The two principal components of current public spending are social welfare spending and the public service pay and pensions bill. Together, they account for two-thirds of current public spending. Both have exhibited extraordinary growth since 2000.

As shown in Table 1, annual spending on social welfare has risen from €6.7 billion in 2000 to a projected €16.9 billion in 2008, an increase of more than €10 billion or 154 per cent over the eight-year span.

This increase has financed very generous additions to social welfare benefits. Thus, the personal rate for the contributory old age pension has climbed from €121.89 in 2000 to €223 today. Similarly, over the same period, monthly child benefit rates have risen from €53.96 to €166.

Commenting on these trends, an internal Department of Finance memorandum noted: "Irish social welfare payment rates are now far in excess of their UK equivalents: our State pension (contributory) is 94 per cent higher than the UK; jobseekers' benefit is 160 per cent higher; and child benefit rates are 60 per cent higher. Conversely, Irish PRSI rates to help fund these higher rates are significantly lower than in the UK."

Similarly, the annual cost of the public service pay and pensions bill has risen by €10.5 billion or 118 per cent since 2000, increasing from €8.9 billion to €19.4 billion in the process. The addition to the pay bill reflects two factors: increased rates of pay for public servants; and a very large addition to the numbers working in the public sector.

As shown in Table 1, between 2000 and 2007, the numbers working in the public sector have grown by almost one-third, increasing from 233,298 to 308,811.
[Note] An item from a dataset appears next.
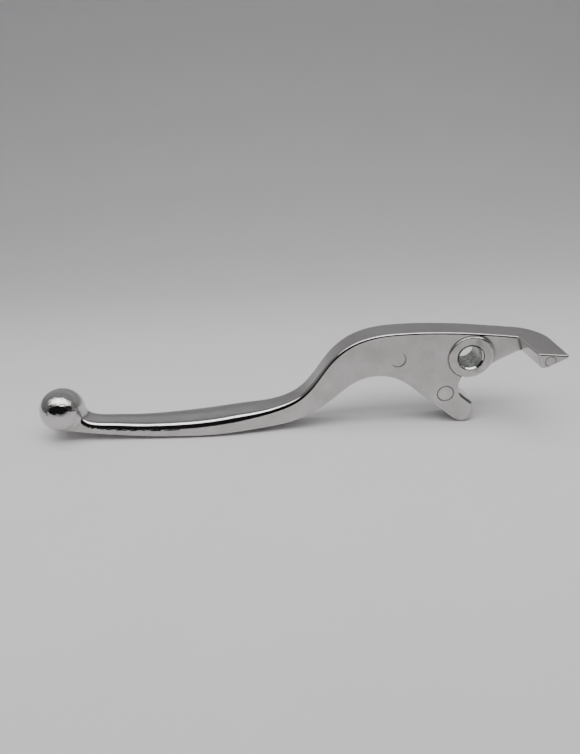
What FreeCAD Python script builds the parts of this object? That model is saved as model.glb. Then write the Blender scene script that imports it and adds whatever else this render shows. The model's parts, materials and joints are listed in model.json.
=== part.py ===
import FreeCAD, Part
import math
import os

# Motorcycle clutch lever, millimetres.  The origin is on the pivot axis, half way through
# the boss.  +Y runs along the pivot, +X towards the nose, -X towards the ball end, and +Z
# away from the handlebar.  The side profile lies in the XZ plane, the plan profile in XY.

# Pivot: a plain floating bush turns in the boss of the casting.
BOLT_BORE_RADIUS = 4.5
BUSH_OUTER_RADIUS = 5.1
BUSH_MOUTH_CHAMFER = 0.45
RUNNING_GAP = 0.03
BOSS_RADIUS = 8.45
BOSS_LENGTH = 12.8
BOSS_EDGE_CHAMFER = 0.3

# Ball at the rider's end of the blade.
BALL_RADIUS = 8.9
BALL_X = -163.8
BALL_Z = -16.2

# Side profile, read as X, Z.  Both edges run from the ball towards the nose.
UPPER_EDGE = [
    (-158.5, -14.6), (-155.6, -18.0), (-152.0, -20.4), (-146.0, -21.5), (-134.0, -22.4),
    (-121.0, -22.5), (-104.0, -21.6), (-87.0, -19.5), (-76.0, -17.4), (-68.0, -14.0), (-61.0, -7.2),
    (-54.8, 1.0), (-48.0, 6.8), (-39.0, 10.3), (-27.0, 11.4), (-9.0, 10.8), (13.0, 8.3),
]
LOWER_EDGE = [
    (-163.0, -23.4), (-156.0, -24.7), (-141.0, -26.5), (-130.0, -27.4), (-119.0, -27.8),
    (-108.0, -27.9), (-98.0, -27.6), (-87.0, -26.8), (-72.0, -25.0), (-61.0, -20.3),
    (-51.0, -12.9), (-43.5, -7.7), (-36.0, -6.3), (-29.0, -7.7), (-20.3, -13.8),
]

# Push arm, below the boss.  Its flat pad bears on the pushrod of the release mechanism.
ARM_TIP_X = -0.8
ARM_TIP_Z = -24.3
ARM_TIP_RADIUS = 4.5
ARM_TIP_ANGLES_DEG = (229.0, -60.0, 30.0)
PAD_LOW = (2.6, -20.4)
PAD_HIGH = (-2.0, -16.5)
ARM_THROAT = [PAD_HIGH, (-3.4, -14.4), (-3.7, -12.0), (-2.4, -8.0)]

# Short arm, on the nose side of the boss.
SHORT_ARM_ROOT = (2.0, -5.8)
SHORT_ARM_END = (13.0, -1.6)

# Plan profile.  The grip part of the blade is wider than the plate around the pivot.
PLATE_HALF_WIDTH = 5.5
PLATE_START_X = -74.0
BLADE_HALF_WIDTHS = [
    (-176.0, 4.5), (-152.0, 5.2), (-132.0, 6.2), (-115.0, 7.0), (-100.0, 7.2), (-86.0, 6.4),
]
BLADE_MIDDLE_Z = -24.5
BLADE_EDGE_RADIUS = 2.5
PLATE_EDGE_RADIUS = 0.8

# Nose: a wedge-section bar that turns a right angle about its inner corner, towards -Y.
NOSE_CORNER_X = 18.7
NOSE_END_Y = -22.6
NOSE_WIDTH = 11.4
NOSE_INNER_TOP = 7.4
NOSE_OUTER_TOP = 6.2
NOSE_OUTER_BOTTOM = 4.6
NOSE_INNER_BOTTOM = 1.4
NOSE_BOTTOM_FLAT = 3.9
NOSE_FACE_LEAN = 1.9
NOSE_END_RADIUS = 0.5

# Round marks that the ejector pins of the die leave on the casting: X, Z, radius.
PIN_MARK_DEPTH = 0.15
PLATE_PIN_MARKS = [(-28.3, 0.6, 3.0), (-8.8, -15.4, 3.1)]
NOSE_PIN_MARK = (23.7, 4.1, 1.9)

# Working lengths that only have to reach past the casting.
SLAB_HALF = 8.0
SLAB_LOW_Z = -40.0
SLAB_HEIGHT = 80.0
MARK_OVERRUN = 1.0
Y_AXIS = FreeCAD.Vector(0.0, 1.0, 0.0)
Z_AXIS = FreeCAD.Vector(0.0, 0.0, 1.0)


def side(point, y=0.0):
    """A point of the side profile as a vector in the plane at y."""
    return FreeCAD.Vector(point[0], y, point[1])


def line(start, end):
    """One straight edge between two vectors."""
    return Part.LineSegment(start, end).toShape()


def smooth(points):
    """One smooth edge through vectors."""
    curve = Part.BSplineCurve()
    curve.interpolate(points)
    return curve.toShape()


def face_of(edges):
    """The flat face inside a closed chain of edges."""
    return Part.Face(Part.Wire(Part.__sortEdges__(edges)))


def arm_tip_edge(y):
    """The round tip of the push arm, from its long back to its pad."""
    points = []
    for angle_deg in ARM_TIP_ANGLES_DEG:
        angle = math.radians(angle_deg)
        x = ARM_TIP_X + ARM_TIP_RADIUS * math.cos(angle)
        z = ARM_TIP_Z + ARM_TIP_RADIUS * math.sin(angle)
        points.append(side((x, z), y))
    return Part.Arc(*points).toShape()


def side_profile():
    """The side profile of blade, plate, push arm and short arm as a thick slab."""
    y = -SLAB_HALF
    tip = arm_tip_edge(y)
    tip_back = tip.Vertexes[0].Point
    tip_front = tip.Vertexes[-1].Point
    corner = side(SHORT_ARM_END, y)
    edges = [
        smooth([side(point, y) for point in UPPER_EDGE]),
        line(side(UPPER_EDGE[-1], y), corner),
        line(corner, side(SHORT_ARM_ROOT, y)),
        line(side(SHORT_ARM_ROOT, y), side(ARM_THROAT[-1], y)),
        smooth([side(point, y) for point in ARM_THROAT]),
        line(side(PAD_HIGH, y), side(PAD_LOW, y)),
        line(side(PAD_LOW, y), tip_front),
        tip,
        line(tip_back, side(LOWER_EDGE[-1], y)),
        smooth([side(point, y) for point in LOWER_EDGE]),
        line(side(LOWER_EDGE[0], y), side(UPPER_EDGE[0], y)),
    ]
    return face_of(edges).extrude(Y_AXIS * (2.0 * SLAB_HALF))


def plan_profile():
    """The plan profile as a tall slab, which trims the side profile to width."""
    edges = []
    for sign in (-1.0, 1.0):
        points = [FreeCAD.Vector(x, sign * half, SLAB_LOW_Z) for x, half in BLADE_HALF_WIDTHS]
        points.append(FreeCAD.Vector(PLATE_START_X, sign * PLATE_HALF_WIDTH, SLAB_LOW_Z))
        end = FreeCAD.Vector(SHORT_ARM_END[0], sign * PLATE_HALF_WIDTH, SLAB_LOW_Z)
        blade = Part.BSplineCurve()
        blade.interpolate(points, PeriodicFlag=False,
                          InitialTangent=FreeCAD.Vector(1.0, sign * 0.02, 0.0),
                          FinalTangent=FreeCAD.Vector(1.0, 0.0, 0.0))
        edges.append(blade.toShape())
        edges.append(line(points[-1], end))
    front, back = edges[0], edges[2]
    edges.append(line(front.Vertexes[0].Point, back.Vertexes[0].Point))
    edges.append(line(edges[1].Vertexes[-1].Point, edges[3].Vertexes[-1].Point))
    return face_of(edges).extrude(Z_AXIS * SLAB_HEIGHT)


def outline_edges(solid, upper):
    """The long edges round both flat sides: the upper edge of the casting, or the others."""
    found = []
    for edge in solid.Edges:
        box = edge.BoundBox
        if box.YLength > PLATE_HALF_WIDTH or box.XLength < PLATE_EDGE_RADIUS / 2.0:
            continue
        middle = edge.valueAt((edge.FirstParameter + edge.LastParameter) / 2.0)
        blade_top = middle.x < PLATE_START_X and middle.z > BLADE_MIDDLE_Z
        plate_top = box.ZMax > UPPER_EDGE[-1][1] - PLATE_EDGE_RADIUS
        if upper == (blade_top or plate_top):
            found.append(edge)
    return found


def blade_and_plate():
    """Blade, plate and both arms: one slab with rounded edges, widest at the grip."""
    slab = side_profile().common(plan_profile()).Solids[0]
    slab = slab.makeFillet(BLADE_EDGE_RADIUS, PLATE_EDGE_RADIUS, outline_edges(slab, True))
    return slab.makeFillet(PLATE_EDGE_RADIUS, outline_edges(slab, False))


def nose_section(inner_bottom_offset):
    """The wedge section across the nose, as offset from its inner corner and height."""
    return [
        (0.0, NOSE_INNER_TOP),
        (NOSE_WIDTH, NOSE_OUTER_TOP),
        (NOSE_WIDTH, NOSE_OUTER_BOTTOM),
        (NOSE_BOTTOM_FLAT, NOSE_INNER_BOTTOM),
        (inner_bottom_offset, NOSE_INNER_BOTTOM),
    ]


def closed_wire(points):
    """A closed wire of straight edges through vectors."""
    return Part.makePolygon(points + points[:1])


def nose():
    """The transition from the short arm, the quarter turn and the straight end."""
    corner_y = -PLATE_HALF_WIDTH
    root_x, root_low = SHORT_ARM_END
    root_top = UPPER_EDGE[-1][1]
    root = closed_wire([
        FreeCAD.Vector(root_x, -PLATE_HALF_WIDTH, root_top),
        FreeCAD.Vector(root_x, PLATE_HALF_WIDTH, root_top),
        FreeCAD.Vector(root_x, PLATE_HALF_WIDTH, root_low),
        FreeCAD.Vector(root_x, corner_y + NOSE_BOTTOM_FLAT, root_low),
        FreeCAD.Vector(root_x, -PLATE_HALF_WIDTH, root_low),
    ])
    turn_start = closed_wire([
        FreeCAD.Vector(NOSE_CORNER_X, corner_y + offset, z) for offset, z in nose_section(0.0)
    ])
    transition = Part.makeLoft([root, turn_start], True, True)
    across = closed_wire([
        FreeCAD.Vector(NOSE_CORNER_X + offset, corner_y, z)
        for offset, z in nose_section(NOSE_FACE_LEAN)
    ])
    corner = FreeCAD.Vector(NOSE_CORNER_X, corner_y, 0.0)
    turn_section = closed_wire([
        FreeCAD.Vector(NOSE_CORNER_X + offset, corner_y, z) for offset, z in nose_section(0.0)
    ])
    turn = Part.Face(turn_section).revolve(corner, Z_AXIS, 90.0)
    straight = Part.Face(across).extrude(Y_AXIS * (NOSE_END_Y - corner_y))
    end_edges = [e for e in straight.Edges if e.BoundBox.YMax < NOSE_END_Y + NOSE_END_RADIUS]
    straight = straight.makeFillet(NOSE_END_RADIUS, end_edges)
    return transition.fuse([turn, straight])


def boss():
    """The round boss of the casting, proud of the plate on both sides."""
    cylinder = Part.makeCylinder(BOSS_RADIUS, BOSS_LENGTH, side((0.0, 0.0), -BOSS_LENGTH / 2.0), Y_AXIS)
    rims = [e for e in cylinder.Edges if e.BoundBox.YLength < BOSS_EDGE_CHAMFER]
    return cylinder.makeChamfer(BOSS_EDGE_CHAMFER, rims)


def pin_marks():
    """Shallow round recesses of the ejector pins, as solids to cut away."""
    depth = PIN_MARK_DEPTH + MARK_OVERRUN
    marks = []
    for x, z, radius in PLATE_PIN_MARKS:
        start = side((x, z), PIN_MARK_DEPTH - PLATE_HALF_WIDTH)
        marks.append(Part.makeCylinder(radius, depth, start, -Y_AXIS))
    x, z, radius = NOSE_PIN_MARK
    marks.append(Part.makeCylinder(radius, depth, side((x, z), NOSE_END_Y + PIN_MARK_DEPTH), -Y_AXIS))
    return marks


def lever_casting():
    """The one-piece casting with its bush bore."""
    ball = Part.makeSphere(BALL_RADIUS, side((BALL_X, BALL_Z)))
    solid = blade_and_plate().fuse([ball, boss(), nose()])
    bore_radius = BUSH_OUTER_RADIUS + RUNNING_GAP
    bore = Part.makeCylinder(bore_radius, 2.0 * BOSS_LENGTH, side((0.0, 0.0), -BOSS_LENGTH), Y_AXIS)
    return solid.cut([bore] + pin_marks()).removeSplitter()


def pivot_bush():
    """The plain bush, as long as the boss, with a wide chamfer in each mouth."""
    start = side((0.0, 0.0), -BOSS_LENGTH / 2.0)
    outside = Part.makeCylinder(BUSH_OUTER_RADIUS, BOSS_LENGTH, start, Y_AXIS)
    inside = Part.makeCylinder(BOLT_BORE_RADIUS, BOSS_LENGTH, start, Y_AXIS)
    bush = outside.cut(inside)
    mouths = []
    for edge in bush.Edges:
        if edge.BoundBox.YLength < BUSH_MOUTH_CHAMFER and edge.Curve.Radius < BUSH_OUTER_RADIUS:
            mouths.append(edge)
    return bush.makeChamfer(BUSH_MOUTH_CHAMFER, mouths)


def main():
    """Write one STEP file for each piece."""
    os.makedirs("parts", exist_ok=True)
    for name, piece in (("lever_casting", lever_casting()), ("pivot_bush", pivot_bush())):
        solid = piece.Solids[0]
        print(name, "solids", len(piece.Solids), "valid", solid.isValid(), "mm3", round(solid.Volume))
        solid.exportStep(f"parts/{name}.step")


main()
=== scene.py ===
import json
import logging
import math
from collections.abc import Callable, Sequence
from dataclasses import dataclass, field
from enum import Enum

import bmesh
import bpy
import numpy as np
from mathutils import Matrix, Vector


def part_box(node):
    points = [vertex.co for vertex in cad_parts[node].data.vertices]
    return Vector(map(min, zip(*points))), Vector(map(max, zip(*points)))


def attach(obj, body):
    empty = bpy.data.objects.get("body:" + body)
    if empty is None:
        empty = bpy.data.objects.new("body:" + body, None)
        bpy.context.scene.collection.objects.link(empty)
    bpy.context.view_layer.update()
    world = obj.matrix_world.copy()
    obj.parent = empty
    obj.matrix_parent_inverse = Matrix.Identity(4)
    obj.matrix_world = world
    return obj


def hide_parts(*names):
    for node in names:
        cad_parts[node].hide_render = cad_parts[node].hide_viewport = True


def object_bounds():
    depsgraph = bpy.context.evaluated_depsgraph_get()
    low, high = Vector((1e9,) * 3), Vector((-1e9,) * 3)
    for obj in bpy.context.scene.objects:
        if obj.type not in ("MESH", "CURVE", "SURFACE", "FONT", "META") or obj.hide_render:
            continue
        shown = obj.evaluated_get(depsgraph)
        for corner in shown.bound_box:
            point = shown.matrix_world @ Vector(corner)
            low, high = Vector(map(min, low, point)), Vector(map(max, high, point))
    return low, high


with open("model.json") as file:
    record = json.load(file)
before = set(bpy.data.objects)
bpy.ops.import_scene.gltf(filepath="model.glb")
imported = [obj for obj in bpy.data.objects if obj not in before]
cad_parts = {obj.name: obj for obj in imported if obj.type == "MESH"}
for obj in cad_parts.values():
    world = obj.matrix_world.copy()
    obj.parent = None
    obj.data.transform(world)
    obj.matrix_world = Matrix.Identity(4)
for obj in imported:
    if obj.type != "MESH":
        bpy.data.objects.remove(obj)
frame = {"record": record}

CAD_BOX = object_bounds()

LOG = logging.getLogger("clutch_lever")
MM = 0.001
Array = np.ndarray
Pair = tuple[float, float]
Triple = tuple[float, float, float]
Colour = tuple[float, float, float, float]
Points = Sequence[Pair]
Field = Callable[[Array, Array, Array], Array]


# ---------------------------------------------------------------- shape arithmetic


def round_min(a: Array, b: Array, radius: Array | float) -> Array:
    """Join two solids with a round fillet in the corner between them.

    Args:
        a: Signed distance to the first solid, negative inside, in millimetres.
        b: Signed distance to the second solid.
        radius: Radius of the fillet.

    Returns:
        Signed distance to the joined solid.
    """
    near_a = np.maximum(radius - a, 0.0)
    near_b = np.maximum(radius - b, 0.0)
    return np.maximum(radius, np.minimum(a, b)) - np.hypot(near_a, near_b)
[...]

Over this period, the public sector health workforce has risen from 72,859 to 106,273, an increase of 45.9 per cent. In education, the numbers of public service workers have increased from 65,937 to 89,263, a growth rate of 35.4 per cent over the seven-year span.

At a political level, the rise and rise of Irish public spending since 2000 has been driven by two simple rules implicitly adopted by successive governments. First, if you've got it, spend it. The boom in employment, housing and consumer spending in the first half of the decade filled the exchequer's coffers to overflowing with tax revenues. Governments were only too eager to spend the spare cash as quickly as possible.

Second, where an election looms, crank up the pace of public spending further. Hence, the growth in current public spending was ratcheted up on the approaches to both the 2002 and the 2007 general elections.

This overall approach has imparted a distinctly pro-cyclical flavour to Irish fiscal policy. Governments were adding extra demand to the economy in the middle of the biggest boom in living memory. Now that the rainy season has arrived, there's little left in the public purse.

As a result, the Government will be forced to slam on the spending brakes next year, curbing the growth of current public spending substantially. Otherwise, the Government will again embark on the road that leads to excessive indebtedness.